**** Information provided
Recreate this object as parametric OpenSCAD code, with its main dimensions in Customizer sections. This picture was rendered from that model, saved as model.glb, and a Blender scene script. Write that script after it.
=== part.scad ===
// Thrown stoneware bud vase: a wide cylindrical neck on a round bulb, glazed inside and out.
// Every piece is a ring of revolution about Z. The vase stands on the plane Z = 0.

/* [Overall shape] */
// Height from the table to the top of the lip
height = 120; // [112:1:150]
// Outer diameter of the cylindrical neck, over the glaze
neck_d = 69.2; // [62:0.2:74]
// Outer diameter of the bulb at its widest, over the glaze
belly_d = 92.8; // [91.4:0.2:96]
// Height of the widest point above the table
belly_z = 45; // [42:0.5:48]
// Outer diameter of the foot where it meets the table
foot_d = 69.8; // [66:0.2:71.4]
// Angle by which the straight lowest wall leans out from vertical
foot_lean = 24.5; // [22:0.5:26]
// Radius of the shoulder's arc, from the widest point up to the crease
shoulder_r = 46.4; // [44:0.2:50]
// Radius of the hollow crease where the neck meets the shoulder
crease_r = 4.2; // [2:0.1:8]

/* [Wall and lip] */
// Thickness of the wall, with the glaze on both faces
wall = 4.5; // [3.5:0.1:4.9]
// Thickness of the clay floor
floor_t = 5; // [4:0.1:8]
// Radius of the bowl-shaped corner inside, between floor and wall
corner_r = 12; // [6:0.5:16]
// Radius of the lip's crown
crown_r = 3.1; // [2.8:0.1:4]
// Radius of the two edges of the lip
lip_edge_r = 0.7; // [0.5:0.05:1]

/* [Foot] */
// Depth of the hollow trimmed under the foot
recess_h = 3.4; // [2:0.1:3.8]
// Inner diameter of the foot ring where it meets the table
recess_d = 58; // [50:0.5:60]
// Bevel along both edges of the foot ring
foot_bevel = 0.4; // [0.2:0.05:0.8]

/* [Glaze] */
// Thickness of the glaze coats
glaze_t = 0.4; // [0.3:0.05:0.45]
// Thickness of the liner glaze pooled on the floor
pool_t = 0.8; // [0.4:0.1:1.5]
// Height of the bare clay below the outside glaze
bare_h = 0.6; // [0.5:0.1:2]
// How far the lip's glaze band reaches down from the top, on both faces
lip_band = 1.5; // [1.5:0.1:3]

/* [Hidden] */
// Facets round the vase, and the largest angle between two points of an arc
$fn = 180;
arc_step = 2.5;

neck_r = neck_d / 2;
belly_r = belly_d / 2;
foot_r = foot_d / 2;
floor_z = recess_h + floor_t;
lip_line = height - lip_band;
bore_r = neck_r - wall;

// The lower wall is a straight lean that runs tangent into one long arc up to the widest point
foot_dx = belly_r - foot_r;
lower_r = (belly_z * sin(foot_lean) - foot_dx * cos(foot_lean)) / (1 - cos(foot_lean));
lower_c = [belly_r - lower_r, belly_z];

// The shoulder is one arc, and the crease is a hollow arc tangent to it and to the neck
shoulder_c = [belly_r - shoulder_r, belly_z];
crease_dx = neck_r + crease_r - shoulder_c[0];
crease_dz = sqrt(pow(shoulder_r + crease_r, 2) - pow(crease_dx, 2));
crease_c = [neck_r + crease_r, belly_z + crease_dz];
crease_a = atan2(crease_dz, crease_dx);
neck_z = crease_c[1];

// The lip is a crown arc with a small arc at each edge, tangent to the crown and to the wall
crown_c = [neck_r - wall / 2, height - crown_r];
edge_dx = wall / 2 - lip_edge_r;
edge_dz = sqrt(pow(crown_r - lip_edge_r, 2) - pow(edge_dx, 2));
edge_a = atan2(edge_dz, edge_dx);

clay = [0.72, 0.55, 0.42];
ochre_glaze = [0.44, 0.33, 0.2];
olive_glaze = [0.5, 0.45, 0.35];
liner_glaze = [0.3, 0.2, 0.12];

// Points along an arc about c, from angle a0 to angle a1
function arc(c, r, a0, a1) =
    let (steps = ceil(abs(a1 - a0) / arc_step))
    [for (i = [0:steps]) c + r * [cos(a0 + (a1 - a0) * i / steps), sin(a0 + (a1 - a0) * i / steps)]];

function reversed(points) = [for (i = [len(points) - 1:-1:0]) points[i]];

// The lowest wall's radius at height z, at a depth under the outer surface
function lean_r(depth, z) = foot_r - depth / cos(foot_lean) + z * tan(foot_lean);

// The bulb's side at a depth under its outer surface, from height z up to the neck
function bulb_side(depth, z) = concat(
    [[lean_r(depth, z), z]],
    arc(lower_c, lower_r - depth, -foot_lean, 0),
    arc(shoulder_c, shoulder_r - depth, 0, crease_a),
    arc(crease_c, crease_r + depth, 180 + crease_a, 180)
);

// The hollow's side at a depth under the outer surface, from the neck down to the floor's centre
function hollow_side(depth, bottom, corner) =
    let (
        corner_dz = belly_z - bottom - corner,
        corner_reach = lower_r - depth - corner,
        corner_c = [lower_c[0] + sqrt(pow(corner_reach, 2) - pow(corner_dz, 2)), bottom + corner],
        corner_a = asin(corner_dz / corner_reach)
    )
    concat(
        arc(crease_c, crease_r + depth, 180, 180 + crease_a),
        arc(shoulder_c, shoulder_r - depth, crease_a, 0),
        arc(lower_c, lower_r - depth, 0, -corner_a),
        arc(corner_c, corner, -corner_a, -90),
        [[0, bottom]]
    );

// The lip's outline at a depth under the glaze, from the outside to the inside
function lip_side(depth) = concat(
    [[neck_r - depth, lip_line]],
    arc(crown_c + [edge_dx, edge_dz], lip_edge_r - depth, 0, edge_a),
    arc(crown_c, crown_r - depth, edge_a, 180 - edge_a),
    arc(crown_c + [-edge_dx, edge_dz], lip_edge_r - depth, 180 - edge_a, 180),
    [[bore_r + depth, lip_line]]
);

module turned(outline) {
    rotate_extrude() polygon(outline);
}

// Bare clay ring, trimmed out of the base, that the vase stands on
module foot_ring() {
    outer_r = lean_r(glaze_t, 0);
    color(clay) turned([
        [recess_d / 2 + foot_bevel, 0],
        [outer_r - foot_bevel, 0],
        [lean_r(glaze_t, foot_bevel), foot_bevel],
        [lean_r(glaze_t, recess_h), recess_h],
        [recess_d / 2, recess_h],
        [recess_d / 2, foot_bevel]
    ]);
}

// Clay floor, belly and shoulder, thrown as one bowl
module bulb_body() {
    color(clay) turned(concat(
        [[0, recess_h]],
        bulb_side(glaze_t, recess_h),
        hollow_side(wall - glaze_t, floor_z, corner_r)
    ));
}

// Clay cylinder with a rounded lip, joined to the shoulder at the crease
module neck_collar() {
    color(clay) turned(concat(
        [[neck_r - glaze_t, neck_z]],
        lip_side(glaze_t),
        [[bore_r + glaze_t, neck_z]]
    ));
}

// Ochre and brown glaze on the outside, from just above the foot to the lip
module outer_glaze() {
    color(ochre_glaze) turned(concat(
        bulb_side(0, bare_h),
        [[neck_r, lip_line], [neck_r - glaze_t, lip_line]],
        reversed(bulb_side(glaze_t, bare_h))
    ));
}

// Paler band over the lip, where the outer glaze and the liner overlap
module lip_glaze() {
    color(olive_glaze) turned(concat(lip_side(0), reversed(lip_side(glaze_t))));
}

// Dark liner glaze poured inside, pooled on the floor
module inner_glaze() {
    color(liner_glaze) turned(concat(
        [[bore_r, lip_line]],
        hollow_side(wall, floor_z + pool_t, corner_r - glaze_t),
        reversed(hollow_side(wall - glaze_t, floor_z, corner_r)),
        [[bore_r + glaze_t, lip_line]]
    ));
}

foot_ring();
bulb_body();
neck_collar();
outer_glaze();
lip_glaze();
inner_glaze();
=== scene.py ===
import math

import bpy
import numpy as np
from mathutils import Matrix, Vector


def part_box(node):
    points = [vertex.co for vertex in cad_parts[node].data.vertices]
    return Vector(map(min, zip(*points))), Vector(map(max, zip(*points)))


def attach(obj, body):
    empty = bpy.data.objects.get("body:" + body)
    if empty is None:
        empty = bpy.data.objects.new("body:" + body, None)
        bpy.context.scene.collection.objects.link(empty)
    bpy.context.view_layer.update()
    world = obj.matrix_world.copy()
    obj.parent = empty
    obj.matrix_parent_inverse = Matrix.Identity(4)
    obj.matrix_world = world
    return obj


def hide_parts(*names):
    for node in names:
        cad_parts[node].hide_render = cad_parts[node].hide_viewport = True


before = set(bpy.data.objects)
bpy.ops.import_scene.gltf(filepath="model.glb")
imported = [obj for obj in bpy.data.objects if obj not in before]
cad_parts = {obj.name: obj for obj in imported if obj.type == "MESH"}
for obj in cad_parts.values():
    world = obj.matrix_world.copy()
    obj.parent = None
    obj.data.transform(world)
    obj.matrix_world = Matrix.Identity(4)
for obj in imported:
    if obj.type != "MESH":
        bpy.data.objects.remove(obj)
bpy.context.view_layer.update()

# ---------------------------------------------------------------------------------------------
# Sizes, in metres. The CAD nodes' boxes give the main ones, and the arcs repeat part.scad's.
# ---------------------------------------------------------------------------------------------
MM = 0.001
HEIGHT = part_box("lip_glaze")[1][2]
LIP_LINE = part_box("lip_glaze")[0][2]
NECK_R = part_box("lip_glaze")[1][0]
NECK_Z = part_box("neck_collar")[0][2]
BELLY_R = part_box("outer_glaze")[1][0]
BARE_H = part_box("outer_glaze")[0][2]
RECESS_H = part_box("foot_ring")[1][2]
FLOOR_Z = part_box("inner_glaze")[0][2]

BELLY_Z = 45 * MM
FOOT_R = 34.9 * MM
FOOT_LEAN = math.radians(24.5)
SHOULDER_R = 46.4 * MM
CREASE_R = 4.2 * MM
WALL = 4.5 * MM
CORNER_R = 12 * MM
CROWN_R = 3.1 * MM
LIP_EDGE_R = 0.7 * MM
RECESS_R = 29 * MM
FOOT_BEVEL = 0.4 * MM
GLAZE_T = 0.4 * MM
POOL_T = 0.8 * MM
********
Copy out exactly the lines from the one with "inside, pooled on the floor" through the one with "bpy.data.objects.remove(obj)", counting both ends, and no other lines.

// Dark liner glaze poured inside, pooled on the floor
module inner_glaze() {
    color(liner_glaze) turned(concat(
        [[bore_r, lip_line]],
        hollow_side(wall, floor_z + pool_t, corner_r - glaze_t),
        reversed(hollow_side(wall - glaze_t, floor_z, corner_r)),
        [[bore_r + glaze_t, lip_line]]
    ));
}

foot_ring();
bulb_body();
neck_collar();
outer_glaze();
lip_glaze();
inner_glaze();
=== scene.py ===
import math

import bpy
import numpy as np
from mathutils import Matrix, Vector


def part_box(node):
    points = [vertex.co for vertex in cad_parts[node].data.vertices]
    return Vector(map(min, zip(*points))), Vector(map(max, zip(*points)))


def attach(obj, body):
    empty = bpy.data.objects.get("body:" + body)
    if empty is None:
        empty = bpy.data.objects.new("body:" + body, None)
        bpy.context.scene.collection.objects.link(empty)
    bpy.context.view_layer.update()
    world = obj.matrix_world.copy()
    obj.parent = empty
    obj.matrix_parent_inverse = Matrix.Identity(4)
    obj.matrix_world = world
    return obj


def hide_parts(*names):
    for node in names:
        cad_parts[node].hide_render = cad_parts[node].hide_viewport = True


before = set(bpy.data.objects)
bpy.ops.import_scene.gltf(filepath="model.glb")
imported = [obj for obj in bpy.data.objects if obj not in before]
cad_parts = {obj.name: obj for obj in imported if obj.type == "MESH"}
for obj in cad_parts.values():
    world = obj.matrix_world.copy()
    obj.parent = None
    obj.data.transform(world)
    obj.matrix_world = Matrix.Identity(4)
for obj in imported:
    if obj.type != "MESH":
        bpy.data.objects.remove(obj)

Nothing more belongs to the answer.